What are the few solutions Priority Communication has added to Nigeria’s ICT space?
We believe that Nigeria is still seriously under utilized. The potential that we have is immense, especially in the area of data and broadband penetration. We are looking at tapping into this potential. The broadband penetration is less than 30% in Nigeria and the type of services we render; we assist our customers to push this penetration further using radio and fiber. I think that there are still vast opportunities in this space. Apart from few challenges we face of late, concerning security in some parts of the country, we would have delivered solutions in the area of broadband penetration successfully. As for us, one of the things we did recently is to come out with Air Fibre technology.
This was about two years ago. Here we provide fibre quality using radio platform to provide connectivity over a very large distance. We have been able to help our customers deliver very fast. We pride ourselves in our response time; we are swift in response in case of any problem.
Where regulators such as NITDA and NCC should be focusing on?
NITDA is a government office that is meant to help with IT development, I think that they are really trying, but there are things that are left undone. This is because; there are a lot of opportunities in Nigeria. They need to focus on indigenous organization and manpower capability. They should look at the area of grants also. It is not enough to develop policy, but let the policy be relevant to Nigeria. It will be nice for them to be closer to stakeholders and it is not all about staying in Abuja, Lagos is where it is happening in IT. I see a lot of improvement on the side of NITDA and there has been interaction between NITDA and IT stakeholders. They should understand that there are a lot of opportunities in Nigeria and this is what other foreign companies are taking advantage of.
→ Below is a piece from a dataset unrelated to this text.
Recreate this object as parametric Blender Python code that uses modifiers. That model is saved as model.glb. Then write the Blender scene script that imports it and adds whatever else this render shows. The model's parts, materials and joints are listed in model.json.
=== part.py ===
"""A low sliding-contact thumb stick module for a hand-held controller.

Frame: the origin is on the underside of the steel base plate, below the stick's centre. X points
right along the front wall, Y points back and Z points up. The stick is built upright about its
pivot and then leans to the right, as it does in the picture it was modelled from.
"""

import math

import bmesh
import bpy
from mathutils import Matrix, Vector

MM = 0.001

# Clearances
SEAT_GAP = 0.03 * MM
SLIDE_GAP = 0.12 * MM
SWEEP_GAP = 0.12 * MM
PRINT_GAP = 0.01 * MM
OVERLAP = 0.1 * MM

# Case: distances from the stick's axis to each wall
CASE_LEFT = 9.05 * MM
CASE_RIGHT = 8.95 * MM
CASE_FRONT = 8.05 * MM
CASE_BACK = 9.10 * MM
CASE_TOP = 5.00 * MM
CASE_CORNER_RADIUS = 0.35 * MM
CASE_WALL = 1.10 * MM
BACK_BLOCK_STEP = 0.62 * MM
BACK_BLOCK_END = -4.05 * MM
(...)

As a stakeholder, what is your take on the ICT local content policy?
For us, we have a comparative advantage in movement, we understand the country and we can move very fast, we might not have a huge overhead such s the foreign firms, but we are efficient. In terms of local content, it all boils down to manpower development and abilities. We Nigerian firms must challenge ourselves on how we can meet up with foreign firms. It is not all about complaining every time. We must be able to sit down and ask ourselves, how are we going to be at par with the foreign multinationals? What are they doing that we have not started doing? These are the few questions I believe that the indigenous ICT firms can ask themselves honestly. Quality of work is very important in IT work, so we should know these. But, remember that the quality of work is all about money need these local ICT firms don’t have this. So we should look at grants as I said before. I know that we would get there one day.
Is Priority Communication planning to leverage on IoT: cloud computing and big data?
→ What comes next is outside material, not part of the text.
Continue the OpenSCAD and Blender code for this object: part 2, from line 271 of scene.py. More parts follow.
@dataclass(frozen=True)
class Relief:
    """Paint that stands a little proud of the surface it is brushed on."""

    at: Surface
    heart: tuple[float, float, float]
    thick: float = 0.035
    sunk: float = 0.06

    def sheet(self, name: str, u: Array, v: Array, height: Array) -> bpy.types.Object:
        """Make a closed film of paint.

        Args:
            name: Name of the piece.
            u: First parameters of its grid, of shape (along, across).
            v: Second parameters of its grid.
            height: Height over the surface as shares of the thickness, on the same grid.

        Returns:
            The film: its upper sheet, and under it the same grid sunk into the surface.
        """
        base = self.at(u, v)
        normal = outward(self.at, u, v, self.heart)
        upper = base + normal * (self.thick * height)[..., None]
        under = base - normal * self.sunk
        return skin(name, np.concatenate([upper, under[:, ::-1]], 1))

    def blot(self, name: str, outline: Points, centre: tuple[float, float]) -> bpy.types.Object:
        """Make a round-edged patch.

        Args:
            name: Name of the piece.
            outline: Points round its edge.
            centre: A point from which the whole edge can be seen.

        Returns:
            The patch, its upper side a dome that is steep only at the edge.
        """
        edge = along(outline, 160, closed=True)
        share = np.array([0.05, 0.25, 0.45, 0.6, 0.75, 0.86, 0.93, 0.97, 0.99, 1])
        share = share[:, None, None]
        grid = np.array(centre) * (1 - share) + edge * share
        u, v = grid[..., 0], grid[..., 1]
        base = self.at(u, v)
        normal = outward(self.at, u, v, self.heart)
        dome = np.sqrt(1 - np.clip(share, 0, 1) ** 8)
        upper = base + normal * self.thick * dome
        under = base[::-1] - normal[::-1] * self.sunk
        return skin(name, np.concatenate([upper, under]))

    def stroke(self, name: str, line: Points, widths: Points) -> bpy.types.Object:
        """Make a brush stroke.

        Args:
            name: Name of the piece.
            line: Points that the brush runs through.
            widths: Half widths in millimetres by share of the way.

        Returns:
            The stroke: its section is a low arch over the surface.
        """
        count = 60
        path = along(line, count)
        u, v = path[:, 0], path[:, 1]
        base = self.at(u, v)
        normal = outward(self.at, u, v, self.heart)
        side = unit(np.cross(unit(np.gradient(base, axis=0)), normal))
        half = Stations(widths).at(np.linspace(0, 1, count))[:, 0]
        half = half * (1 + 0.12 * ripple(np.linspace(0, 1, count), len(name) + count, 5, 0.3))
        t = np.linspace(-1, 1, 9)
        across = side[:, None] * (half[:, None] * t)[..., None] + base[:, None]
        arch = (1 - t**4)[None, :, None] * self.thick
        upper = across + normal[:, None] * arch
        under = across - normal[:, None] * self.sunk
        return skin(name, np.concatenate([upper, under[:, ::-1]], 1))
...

Yes, that’s the future. Cloud enables you to run your application without having servers. For us, we are looking at this, once our data centre is up and running. In our data centre, we are looking at this, in the near future. Data is valuable and if you have a reliable and robust data centre, you can provide this.
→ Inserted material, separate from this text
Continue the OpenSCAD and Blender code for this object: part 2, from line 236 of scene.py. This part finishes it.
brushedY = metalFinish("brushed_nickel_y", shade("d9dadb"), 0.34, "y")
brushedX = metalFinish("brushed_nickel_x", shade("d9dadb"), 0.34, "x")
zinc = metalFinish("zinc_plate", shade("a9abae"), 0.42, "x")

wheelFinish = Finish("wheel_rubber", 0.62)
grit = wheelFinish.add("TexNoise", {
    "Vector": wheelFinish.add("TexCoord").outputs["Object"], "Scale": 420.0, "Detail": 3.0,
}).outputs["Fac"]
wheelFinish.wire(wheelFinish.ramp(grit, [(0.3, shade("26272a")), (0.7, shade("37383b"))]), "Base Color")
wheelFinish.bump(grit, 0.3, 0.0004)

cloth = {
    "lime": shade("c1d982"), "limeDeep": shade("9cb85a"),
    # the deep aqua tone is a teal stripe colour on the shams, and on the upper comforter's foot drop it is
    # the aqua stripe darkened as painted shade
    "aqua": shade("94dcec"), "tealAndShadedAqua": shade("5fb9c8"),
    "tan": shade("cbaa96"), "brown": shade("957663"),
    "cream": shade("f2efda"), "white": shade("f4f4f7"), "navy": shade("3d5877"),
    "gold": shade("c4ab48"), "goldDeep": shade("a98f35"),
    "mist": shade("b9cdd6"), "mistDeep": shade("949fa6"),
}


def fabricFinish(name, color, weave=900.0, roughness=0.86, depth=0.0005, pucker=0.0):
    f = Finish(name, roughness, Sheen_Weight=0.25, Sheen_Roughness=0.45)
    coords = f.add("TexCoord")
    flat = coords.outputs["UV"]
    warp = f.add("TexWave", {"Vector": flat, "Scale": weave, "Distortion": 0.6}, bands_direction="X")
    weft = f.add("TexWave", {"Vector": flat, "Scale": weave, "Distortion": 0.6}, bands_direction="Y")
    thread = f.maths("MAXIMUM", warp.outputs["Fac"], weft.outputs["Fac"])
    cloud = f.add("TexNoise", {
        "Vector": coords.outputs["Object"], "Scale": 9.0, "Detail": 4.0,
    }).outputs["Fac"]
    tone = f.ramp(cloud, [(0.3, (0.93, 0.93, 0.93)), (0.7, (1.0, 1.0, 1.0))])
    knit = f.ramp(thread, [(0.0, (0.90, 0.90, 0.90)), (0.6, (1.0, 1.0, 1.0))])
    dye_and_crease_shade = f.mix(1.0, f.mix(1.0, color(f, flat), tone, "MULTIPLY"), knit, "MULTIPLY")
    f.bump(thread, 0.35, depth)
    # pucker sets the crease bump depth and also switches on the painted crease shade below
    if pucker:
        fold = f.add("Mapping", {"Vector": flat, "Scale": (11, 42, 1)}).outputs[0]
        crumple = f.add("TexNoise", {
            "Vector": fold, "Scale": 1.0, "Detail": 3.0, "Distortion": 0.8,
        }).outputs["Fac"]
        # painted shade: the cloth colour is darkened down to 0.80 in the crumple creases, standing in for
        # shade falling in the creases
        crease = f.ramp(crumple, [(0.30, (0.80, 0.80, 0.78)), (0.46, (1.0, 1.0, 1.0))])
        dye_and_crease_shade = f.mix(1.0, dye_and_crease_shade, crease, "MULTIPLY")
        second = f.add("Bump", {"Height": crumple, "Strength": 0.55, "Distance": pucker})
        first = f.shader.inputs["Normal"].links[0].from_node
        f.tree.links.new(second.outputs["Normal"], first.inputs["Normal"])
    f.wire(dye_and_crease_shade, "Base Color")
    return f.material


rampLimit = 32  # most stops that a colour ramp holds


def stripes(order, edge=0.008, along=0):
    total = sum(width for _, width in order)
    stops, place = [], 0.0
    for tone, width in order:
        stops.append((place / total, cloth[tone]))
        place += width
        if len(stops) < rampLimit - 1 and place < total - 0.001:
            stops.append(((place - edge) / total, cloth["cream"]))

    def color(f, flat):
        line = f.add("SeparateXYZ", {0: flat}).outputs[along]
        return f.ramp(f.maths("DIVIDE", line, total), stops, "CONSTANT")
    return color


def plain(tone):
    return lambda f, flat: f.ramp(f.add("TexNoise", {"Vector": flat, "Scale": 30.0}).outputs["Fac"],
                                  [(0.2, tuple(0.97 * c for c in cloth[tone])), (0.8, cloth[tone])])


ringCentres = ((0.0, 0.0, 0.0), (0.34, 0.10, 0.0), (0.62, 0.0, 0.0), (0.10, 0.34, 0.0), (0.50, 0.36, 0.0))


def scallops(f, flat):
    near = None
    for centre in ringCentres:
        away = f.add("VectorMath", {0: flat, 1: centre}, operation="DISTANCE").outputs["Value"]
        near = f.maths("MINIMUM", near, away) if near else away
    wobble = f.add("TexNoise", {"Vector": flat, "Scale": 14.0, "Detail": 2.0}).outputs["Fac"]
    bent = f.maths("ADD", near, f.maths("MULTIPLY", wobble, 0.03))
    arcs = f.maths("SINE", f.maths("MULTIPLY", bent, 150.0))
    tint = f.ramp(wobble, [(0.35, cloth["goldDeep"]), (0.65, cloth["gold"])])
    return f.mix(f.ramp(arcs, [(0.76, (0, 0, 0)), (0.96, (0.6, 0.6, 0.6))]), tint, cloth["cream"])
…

How has FOREX affected your business and some other teething challenges that you face?
There have been quite a number of challenges including inconsistency of policy and multiple taxation. But, this FOREX issue is affecting us because it is even harder to access the FOREX or it makes everything very expensive, including cost of service delivery. Most of our equipment is imported and it makes the cost of our service a bit expensive. In an industry where prices are mostly fixed and tied to FOREX, this eats into our profits and this makes business really difficult.
How can we enhance our human capacity readiness?
I think that it is all about collaboration. Internationally companies are doing collaborations and what this does is to transfer technology from one company to another. That Nigeria firm can do, depending on the level of the project. You can partner and collaborate with some firms around the world. To me, I don’t see any IT project that we can’t do here. Just that Nigerians have the mentality that if it isn’t foreign, it is good. Some of us have garnered enough experience and we should be given opportunity to showcase our expertise.
Priority Communications has indicated interest to participate at the West African Convergence Conference 2016, what do you intend to achieve?
We hope that at WACC 2016, we would demonstrate our area of competency to the industry players and regulators. We have innovative ICT solutions and we feel that WACC 2016 will be a very good avenue to showcase our services and solutions to industry stakeholders and regulators. The event will avail us the opportunity to network and meet other industry stakeholders and regulators. We intend to leverage on this.